Determine if set is a vector space

[Laura1321412]

Homework Statement

Q) Determine if the set is a vector space under the given operations

The set of all pairs of real numbers of the form (1,x) with the operations (1,y)+(1,y')=(1,y+y') and k(1,y)=(1,ky)


2. Homework Equations / Solution Attempt

I know the axioms needed in this case, and I believe most all of them hold. The ones I am having trouble with in particular are

> There is an object 0 in V called the zero vector such that 0+u= u.
- But there isn't a zero vector if V is defined by (1,x) right?

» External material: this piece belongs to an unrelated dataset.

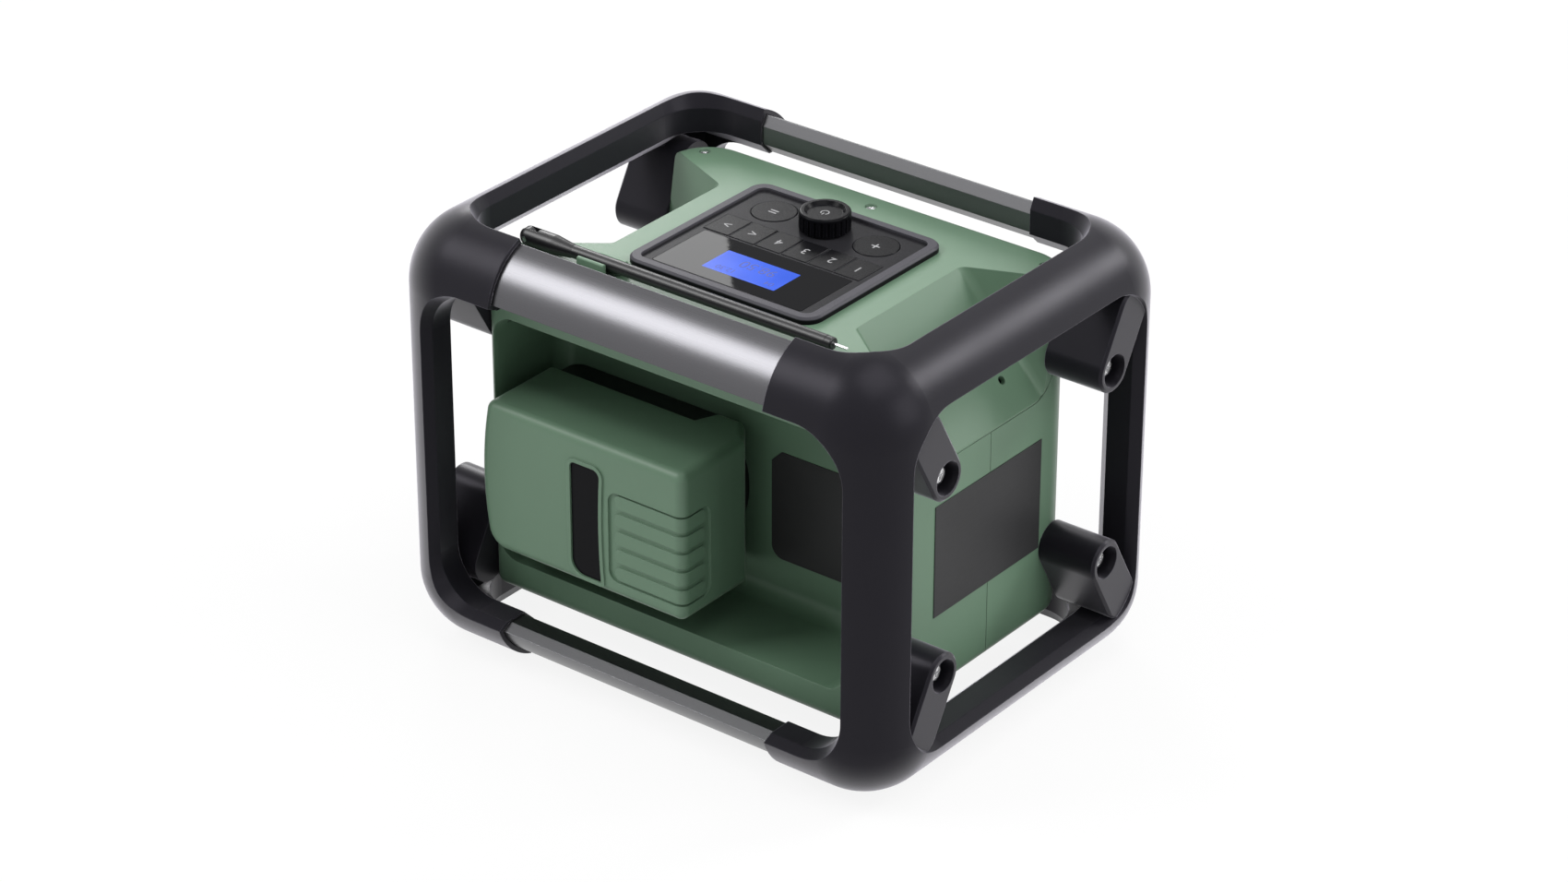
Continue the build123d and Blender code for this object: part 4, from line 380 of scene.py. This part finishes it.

> For each u in V there is an object -u in V, such that -u + u =0
- But -u would equal (1,-x) + (1,x) = (2,0) -- not 0


However, in the answer section of my book it says that this is a vector space under the given operations. I can't understand how the two above axioms hold... Any help is greatly appreciated!

 

[ystael]

> There is an object 0 in V called the zero vector such that 0+u= u.
- But there isn't a zero vector if V is defined by (1,x) right?

> For each u in V there is an object -u in V, such that -u + u =0
- But -u would equal (1,-x) + (1,x) = (2,0) -- not 0

First: There must be a zero vector, but the only property the zero vector needs to have is that $$0 + u = u + 0 = u$$ for every $$u \in V$$ -- using the definition of $$+$$ you are given. In other words, you shouldn't necessarily expect the zero vector to be $$(0, 0)$$. In fact, as you point out, $$(0, 0) \notin V$$.

Second: Be careful -- when you compute $$-u + u$$, what definition of $$+$$ should you be using?

 

[Fredrik]

You can (and should) use the report button to request that your other thread be deleted. (I also agree with what ystael said).